At Lincoln Center, sitting in the pedestrian triangle where West 66th Street and Broadway converge, the surrounding cacophony of motor and foot traffic measures an average of 86 decibels, as compared to a more peaceful vibe in Central Park at about 74 decibels or the sterile, quiet hum inside the Columbus Circle mall at a steady 72 decibels.
City Council Member Gale Brewer said that she receives calls with all kinds of noise complaints.
“It’s not anything you can see from walking around,” said Brewer.

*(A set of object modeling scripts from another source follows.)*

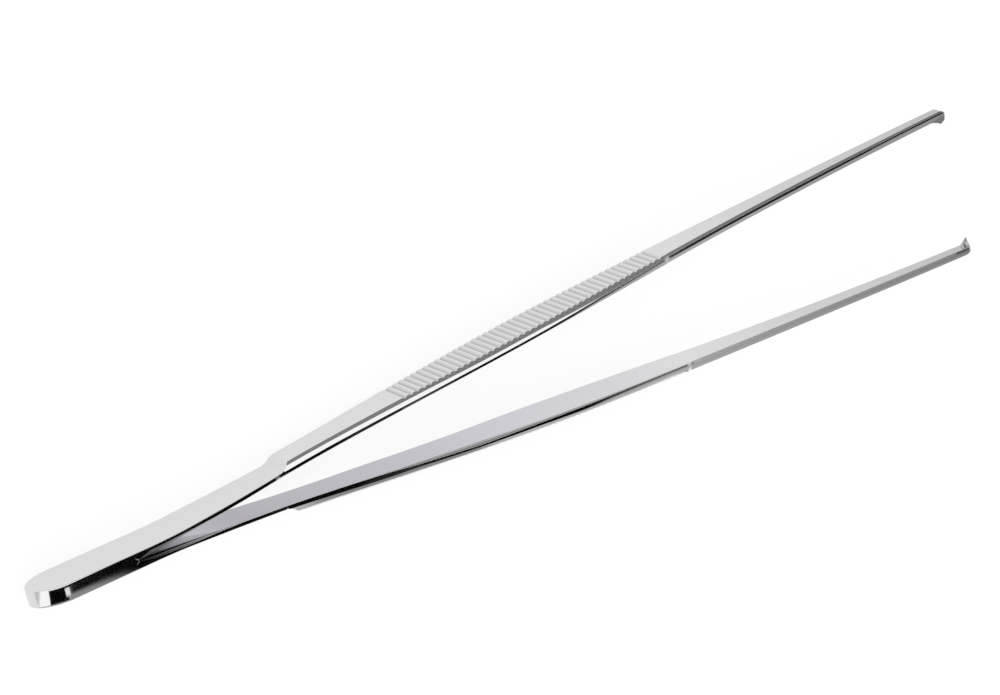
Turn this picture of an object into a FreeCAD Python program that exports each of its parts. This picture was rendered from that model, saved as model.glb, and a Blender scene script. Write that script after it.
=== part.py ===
# Toothed thumb forceps lying on its side: X runs from the butt to the tips, Y is the opening, Z is the width
import FreeCAD, Part
import os
import Sketcher
from FreeCAD import Vector

NODE = "thumb_forceps"

# Driving dimensions in millimetres; places along X are counted from the butt's end
SIZES = [
    ("length", 250.0, "whole length from butt to tips"),
    ("width", 11.2, "greatest width, at the butt and across the grip"),
    ("butt_round_length", 7.4, "length of the butt's rounded end"),
    ("butt_nose_radius", 4.2, "smaller radius of the butt's rounded end, at its very end"),
    ("butt_side_flat", 8.2, "length of the straight side behind the rounded butt end"),
    ("butt_end_thick", 4.0, "thickness of the closed butt at its end"),
    ("butt_heel_thick", 3.75, "thickness of the closed butt where the arms leave it"),
    ("butt_heel_x", 32.2, "place where the outer faces turn outwards"),
    ("butt_heel_blend", 5.0, "half the length over which the outer faces turn"),
    ("butt_side_bow", 0.375, "outward bow of the sides between the butt and the shoulder"),
    ("fork_x", 24.3, "place of the root of the gap between the arms"),
    ("fork_gap", 0.2, "width of the gap at its root"),
    ("shoulder_x", 61.7, "place of the foot of the shoulder"),
    ("shoulder_radius", 3.0, "radius ground at the foot of the shoulder"),
    ("shoulder_angle", 45.0, "slope of the shoulder in degrees"),
    ("spring_thick", 0.85, "thickness of the arm at the foot of the shoulder"),
    ("spring_lift", 3.3, "inner face above the middle plane at the shoulder"),
    ("spring_bow", 0.17, "inward bow of the spring part"),
    ("tip_lift", 16.3, "inner face above the middle plane at the tips"),
    ("arm_bow", 1.63, "outward bow of the arm from the shoulder to the tips"),
    ("panel_thick", 2.42, "thickness of the arm at the shoulder"),
    ("tip_thick", 1.9, "thickness of the arm at the tips"),
    ("shoulder_width", 8.2, "width at the shoulder"),
    ("panel_width", 9.3, "width of the plain panel"),
    ("grip_far_width", 10.1, "width near the far end of the grip"),
    ("jog_width", 8.3, "width where the grip ends"),
    ("distal_width", 6.5, "width behind the grip"),
    ("slender_width", 4.5, "width half way along the slender part"),
    ("tip_width", 3.0, "width at the tips"),
    ("wall_height", 0.75, "upright part of the panel's side"),
    ("wall_draft", 0.14, "lean of the panel's side above the upright part"),
    ("bevel_depth", 0.55, "bevel of the panel measured across the face"),
    ("bevel_height", 0.72, "bevel of the panel measured down the side"),
    ("distal_bevel_depth", 1.1, "bevel behind the grip measured across the face"),
    ("distal_bevel_height", 0.8, "bevel behind the grip measured down the side"),
    ("tip_bevel_depth", 0.7, "bevel at the tips measured across the face"),
    ("tip_bevel_height", 0.52, "bevel at the tips measured down the side"),
    ("inner_bevel", 0.32, "broken inner edge of the slender part"),
    ("groove_start", 95.4, "place of the first groove"),
    ("groove_pitch", 1.67, "distance from groove to groove"),
    ("groove_count", 43, "number of grooves on each arm"),
    ("groove_width", 1.15, "width of a groove at the face"),
    ("groove_depth", 0.36, "depth of a groove"),
    ("groove_margin", 1.9, "plain face between the last groove and the end of the grip"),
    ("jaw_length", 4.5, "length of the thickened jaw"),
    ("tooth_height", 1.4, "height of the paired teeth above the inner face"),
    ("tooth_hollow", 0.25, "hollow of the slope behind the paired teeth"),
    ("tooth_front", 0.4, "height of the paired teeth's foot at the front end"),
    ("tooth_root", 0.55, "depth to which the teeth are rooted in the arms"),
    ("tooth_offset", 0.95, "distance of each paired tooth from the middle"),
    ("tooth_back", 1.5, "distance of the paired teeth from the front end"),
    ("notch_depth", 0.85, "depth of the notch between the paired teeth"),
    ("fang_height", 2.1, "height of the single tooth above the inner face"),
    ("fang_length", 1.8, "length of the single tooth's foot"),
    ("fang_bulge", 0.15, "bulge of the single tooth's back"),
    ("fang_width", 1.6, "width of the single tooth's foot"),
    ("nose_length", 1.9, "length of the front end's rounding seen from the side"),
    ("nose_drop", 1.1, "height of the front end's rounding"),
    ("corner_radius", 0.8, "rounding of the front end seen from above"),
]

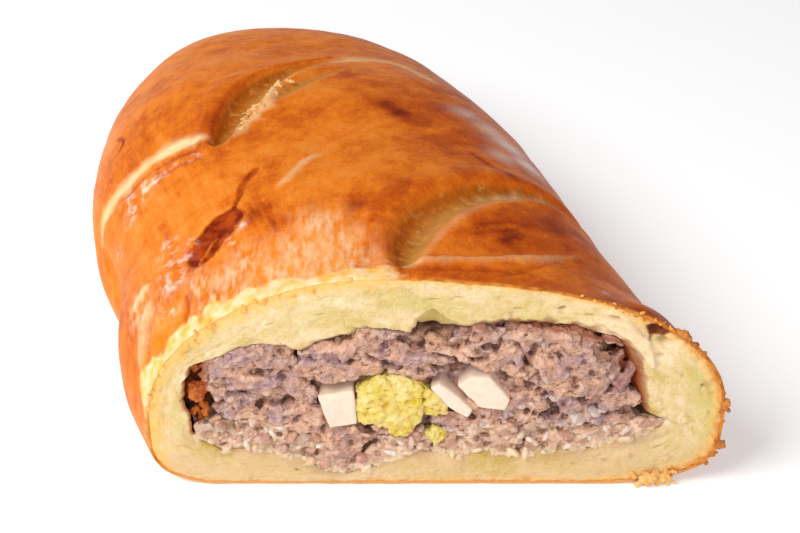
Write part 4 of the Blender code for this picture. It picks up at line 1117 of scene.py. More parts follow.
# Boiled yolk: a heap of crumbly grains inside the outline
def yolkPiece(name, seed):
    draw = np.random.default_rng(seed)
    outline, depth, out = eggPieces[name]
    corners = np.array(outline) * mm
    middle = corners.mean(0)
    after = np.roll(corners, -1, 0)
    x, z = corners.T
    area = 0.5 * abs(np.dot(x, np.roll(z, 1)) - np.dot(z, np.roll(x, 1)))
    spots = []
    for _ in range(int(area / (0.6 * mm) ** 2)):
        a, b = draw.integers(0, len(corners)), draw.uniform(0, 1)
        edgePoint = corners[a] * b + after[a] * (1 - b)
        share = math.sqrt(draw.uniform(0, 1)) * 0.93
        x, z = middle + (edgePoint - middle) * share
        spots.append((x, -out * mm * (1 - 0.55 * share**3) + draw.uniform(0, 0.0016) + 0.0006, z))
    count = len(spots)
    size = draw.uniform(0.45, 1.15, count) * mm
    sizes = np.stack([size * draw.uniform(0.9, 1.5, count), size, size], 1)
    rotations = turned(draw.uniform(-1, 1, count), np.zeros(count), draw.uniform(-2, 2, count))
    grains = ballCloud("grains", np.array(spots), sizes, rotations, 0.38, 2, seed)
    rings = []
    far = depth * mm
    for y, shrink in ((0.0, 0.5), (0.0002, 0.9), (0.002, 0.97), (far * 0.6, 0.85), (far, 0.6)):
        ring = middle + (corners - middle) * shrink
        rings.append(np.stack([ring[:, 0], np.full(len(ring), y + 0.0003), ring[:, 1]], 1))
    piece = joined(name, [closedTube("body", rings), grains])
    mesh = remeshed(piece, 0.00034)
    setPoints(mesh, roughened(mesh, ((1400, 2.0, 0.00026), (500, 5.0, 0.0004))))
    # painted shade: darker in the crevices between the grains
    paint(mesh, "creviceShade", smoothStep(0.0, 0.0004, depthBelow(mesh, 14)))
    return piece


print("mince")
minceObject = mincePiece()
print("rice")
riceObject = ricePiece()
print("egg")
eggObjects = {}
for number, name in enumerate(eggPieces):
    eggObjects[name] = whitePiece(name) if "white" in name else yolkPiece(name, 20 + number)


# Node groups: the default of each socket tells its kind, and None stands for geometry
socketKinds = {float: "Float", int: "Int", tuple: "Vector", type(None): "Geometry"}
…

One of the most frequent complaints is about the giant HVAC systems that adorn the roofs of larger retail stores. “We get those [complaints] in the summer pretty regularly,” she said.
Another big issue is the noise from private garbage trucks that pick up commercial hauls in the middle of the night, Brewer said.
Matthew Friedman, who lives on the corner of West End Avenue and West 72nd Street, said he has made dozens of calls to 311 to complain about the beeping, compacting and idling sounds that come from trucks in the middle of the night near his apartment.
“I’ve measured their decibel levels as high as 104, for sometimes as long as 30 minutes,” Friedman said.
Arline Bronzaft, a psychologist and noise expert who has served under the past four mayors as chair of the noise committee in the city’s Council on the Environment, gets scores of noise complaints from around the city. She said she hears the most complaints from the Upper West Side about individual construction sites, particularly the ongoing building at 732-4 West End Ave., and “neighbor noise.”
“New York is a noisy town, we understand that,” Bronzaft said. “But the noise code does not cover neighbor noise. That’s in the lease.” It’s up to landlords to address noise problems within buildings.
Brewer said her office receives about three or four calls every month from residents with neighbor noise headaches and she tries to mediate them when possible, convincing people to put down carpets or install other sound-dampening measures.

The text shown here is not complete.